> **PROBLEM STATEMENT**: Look through the data below and return each line where "part" appears.

> **DATA**:
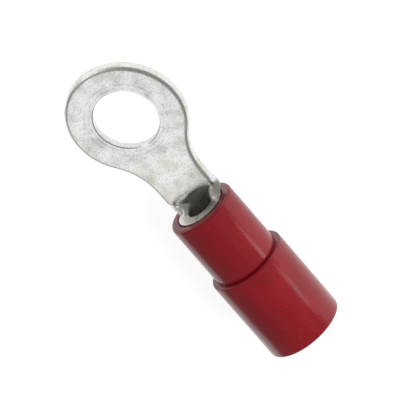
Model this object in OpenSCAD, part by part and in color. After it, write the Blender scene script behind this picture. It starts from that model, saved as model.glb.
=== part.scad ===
// Insulated ring terminal for a small stud: a stamped and rolled terminal of tinned copper sheet,
// pushed into a stepped insulating sleeve.
//
// The origin is the centre of the stud hole on the tongue's underside. +Z is the stud's axis and
// points to the side where the barrel's seam lies. +X runs back along the wire. All sizes are in mm.
//
// The tongue, the neck and the trough that runs into the barrel are one sheet. Its outline is drawn
// flat, as it is blanked, and formed() bends each point of it as the press does. The barrel is the
// same sheet rolled into a tube, so its wall and its edges take the sheet's sizes.

/* [Sheet] */
// Thickness of the copper sheet
sheet_t = 0.75; // [0.65:0.01:0.85]
// Radius of the rolled-over corner that blanking leaves along the sheet's upper edge
blank_roll_r = 0.3; // [0.1:0.01:0.4]
// Radius of the rolled-over corner that piercing leaves at the hole's lower edge
pierce_roll_r = 0.25; // [0.05:0.01:0.4]
// Radius of the tumbled corners on all other edges
tumble_r = 0.06; // [0.02:0.01:0.1]

/* [Ring] */
// Diameter of the stud hole
stud_hole_d = 4.3; // [3.2:0.1:5.3]
// Outer diameter of the ring
ring_d = 8.0; // [7.5:0.1:9]

/* [Neck] */
// Width of the neck between the ring and the barrel
neck_w = 3.65; // [3.3:0.05:3.8]
// Radius of the fillet between the ring and the neck
neck_fillet_r = 4.4; // [3:0.1:4.8]
// Distance from the hole's centre to the bend line
bend_x = 6.4; // [6.2:0.05:7.5]
// Length over which the flat neck is formed into the round of the barrel
trough_l = 1.38; // [1:0.02:2.5]
// How much of the curl lies near the neck's edges where the trough starts
edge_curl = 1.5; // [0:0.1:3]
// Radius of the fillet between the neck and the barrel's wings, along the sheet
wing_fillet_r = 0.45; // [0.3:0.05:0.6]

/* [Barrel] */
// Bore of the wire barrel
barrel_bore_d = 1.8; // [1.7:0.05:1.95]
// Length of the wire barrel
barrel_l = 4.6; // [4:0.1:5.5]
// Height of the barrel's axis above the tongue's underside
barrel_axis_z = 0.885; // [0.7:0.005:1.1]
// Gap of the butted seam
seam_gap = 0.05; // [0.02:0.01:0.12]
// Number of grip grooves inside the barrel
groove_n = 3; // [1:1:4]
// Width of a grip groove
groove_w = 0.35; // [0.2:0.05:0.5]
// Depth of a grip groove
groove_depth = 0.1; // [0.05:0.01:0.15]
// Distance between the middles of neighbouring grip grooves
groove_pitch = 0.9; // [0.6:0.05:1]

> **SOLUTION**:
Model this object in OpenSCAD, part by part and in color. After it, write the Blender scene script behind this picture. It starts from that model, saved as model.glb.
=== part.scad ===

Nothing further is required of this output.